Studying for actuarial exams combined with doing well in regular coursework, holding down a part-time job, maintaining relationships with friends & family, etc. can be a recipe for burnout. Sometimes this can lead to unproductive compromises, or putting-off justifications, such as, “I’ll start studying again once I finish this course project” or “We can always have dinner once I have finished the exam, and I’m not so busy.”
The problem with making these compromises now and inadvertently allowing these habits to form, especially for actuaries, is that there is a long horizon of continued demands on our time. Exams will continue for quite some time toward attaining the FSA; part-time work will turn into full-time work once we transition from school; and friends & family will always want us to take part in events. Forming good prioritization habits now, as a student, will ensure that we live healthy, balanced lives moving ahead.
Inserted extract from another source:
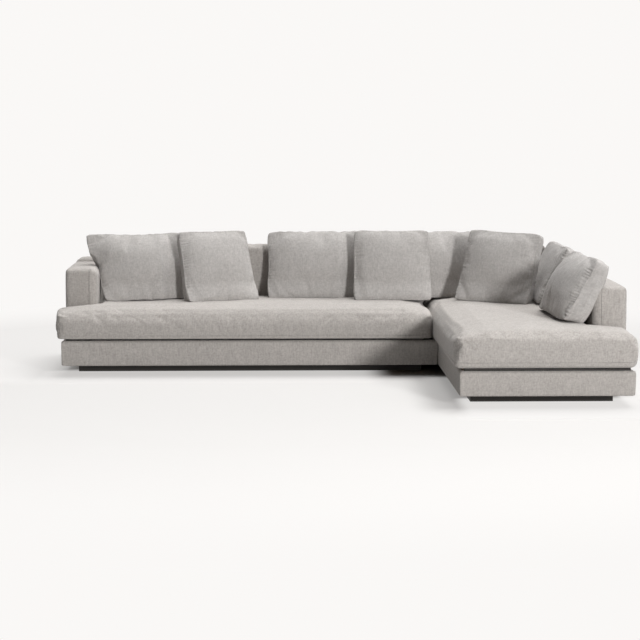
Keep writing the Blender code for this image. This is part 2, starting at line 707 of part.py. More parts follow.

Here is what I propose as a plan to ensure we stay on track. That is, on track in the sense that we do not neglect any one aspect of our healthy lives too much.
- Begin studying for actuarial exams at least 4 months in advance to ensure less need for cram-studying and all-else-can-wait times leading up to the next exam.
- Pace exam study so that make-up of missed study time is unlikely to snowball into the need for all-day study sessions.
- Set aside time at least once per week to reach out to a friend or family member; have dinner, talk on the phone, grab coffee, or just take a walk. Make time for people, as this is good for the spirit and building soft skills.
- Place all assignments for coursework on a calendar, such as on Gmail accounts or on an iCal; when unexpected windows of time open, look ahead to the next assignment and get it done.
- Resist the urge to waste time; small breaks are necessary but look out for and reign in time that is wasted (e.g. scrolling Facebook for more than 5 minutes several times a day, meaningless text conversations with friends).
Balancing our lives now, as students, will make it much easier as we move through our careers, start our own families, and progress toward the FSA. Start your own checklist; use this as just a template. Hack it up! Break the list down and revise it into components that you know you need to remain aware of and consistently fulfill for a healthy, balanced you.